Thursday, June 14, 2012

The Spell of the Satirist’s Skill

by Eve Tushnet (June 11, 2012)
(originally published at
I don’t know why anyone would ever want to rule a fantasy kingdom, or become an evil wizard, when you have to deal with countless irksome children giving you backchat. It seems that almost every kids’ fantasy written nowadays has a “spunky” hero or heroine: kids who speak their mind or talk back to their elders, even when sass is clearly not the wisest move. These kids’ mentors constantly praise them for their bravery, but it’s hard to see why, since their whole personalities seem geared toward boldness to the point of stupidity or brattiness.

Not so the heroes of John C. Bellairs’s [sic] eerie, spooky, often grimly funny fantasy tales. The kids who battle sorcerers and curses in his books are typically shy or easily intimidated, burdened with anxiety and guilt. These kids can even come across as sad-sacks, which would be less fun to read if the books didn’t push them out of their shells and help them find friendship (usually with adults rather than other children) and courage.

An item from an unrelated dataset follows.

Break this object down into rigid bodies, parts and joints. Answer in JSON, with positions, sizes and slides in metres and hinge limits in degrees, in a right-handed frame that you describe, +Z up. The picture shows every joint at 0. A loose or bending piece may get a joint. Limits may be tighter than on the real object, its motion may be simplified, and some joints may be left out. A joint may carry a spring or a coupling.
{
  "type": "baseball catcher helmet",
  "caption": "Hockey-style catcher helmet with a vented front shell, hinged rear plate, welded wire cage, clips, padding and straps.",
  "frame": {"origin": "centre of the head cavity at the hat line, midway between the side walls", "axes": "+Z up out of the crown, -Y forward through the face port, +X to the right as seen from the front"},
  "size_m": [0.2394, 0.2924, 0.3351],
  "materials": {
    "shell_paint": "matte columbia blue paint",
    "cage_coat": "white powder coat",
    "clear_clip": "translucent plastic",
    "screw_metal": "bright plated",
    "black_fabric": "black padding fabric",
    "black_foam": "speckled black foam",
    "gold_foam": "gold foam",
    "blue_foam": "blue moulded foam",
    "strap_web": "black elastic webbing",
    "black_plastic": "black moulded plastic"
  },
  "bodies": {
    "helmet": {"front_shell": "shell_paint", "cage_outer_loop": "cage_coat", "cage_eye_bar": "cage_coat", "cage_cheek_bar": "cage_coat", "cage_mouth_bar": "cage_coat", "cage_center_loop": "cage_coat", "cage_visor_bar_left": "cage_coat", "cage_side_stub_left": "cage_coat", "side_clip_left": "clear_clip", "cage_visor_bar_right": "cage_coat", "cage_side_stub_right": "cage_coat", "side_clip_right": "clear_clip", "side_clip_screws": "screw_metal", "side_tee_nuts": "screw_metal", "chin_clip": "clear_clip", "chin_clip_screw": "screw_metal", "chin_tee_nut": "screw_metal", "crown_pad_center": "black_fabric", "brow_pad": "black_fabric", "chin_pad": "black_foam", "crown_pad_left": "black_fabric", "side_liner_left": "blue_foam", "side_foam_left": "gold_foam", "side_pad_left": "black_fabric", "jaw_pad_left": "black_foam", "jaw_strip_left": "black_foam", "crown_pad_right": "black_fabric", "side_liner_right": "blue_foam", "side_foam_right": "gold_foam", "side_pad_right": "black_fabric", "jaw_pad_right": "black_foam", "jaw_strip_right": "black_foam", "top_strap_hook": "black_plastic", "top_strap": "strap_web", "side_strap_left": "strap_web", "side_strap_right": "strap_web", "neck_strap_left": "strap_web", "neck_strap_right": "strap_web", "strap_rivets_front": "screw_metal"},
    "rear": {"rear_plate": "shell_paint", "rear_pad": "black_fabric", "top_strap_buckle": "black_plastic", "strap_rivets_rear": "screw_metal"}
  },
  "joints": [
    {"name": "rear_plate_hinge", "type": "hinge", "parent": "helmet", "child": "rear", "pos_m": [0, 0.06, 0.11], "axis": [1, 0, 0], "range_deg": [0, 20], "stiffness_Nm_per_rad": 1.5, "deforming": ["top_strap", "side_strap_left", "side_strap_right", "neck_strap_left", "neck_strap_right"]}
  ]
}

Bellairs wrote fifteen children’s books himself; the remaining books using his characters were pieced together from his notes or entirely written by another author. (You can find a list of actual- versus ersatz-Bellairs here.) Many were illustrated by the great master of Gothic humor, Edward Gorey. Bellairs got his start as a satirist of Catholic mores in the Vatican II era, and he loved silly puzzles. (One of his evil wizards plants a clue requiring knowledge of the punchline of a joke which begins, “Does this bus go to Duluth?”) But he also crafted truly frightening images and characters who linger in children’s imaginations. Last year I ran across a grown-up who still shivers when she thinks of Isaac Izard, the villain of The House with a Clock in Its Walls. That clock is counting down the hours to Doomsday—but, in a sublime Bellairs touch, it’s defeated by means of a madcap magical card game involving a tiny creature who lives in the fusebox and shouts, "Dreeb! Dreeb! I am the fusebox dwarf."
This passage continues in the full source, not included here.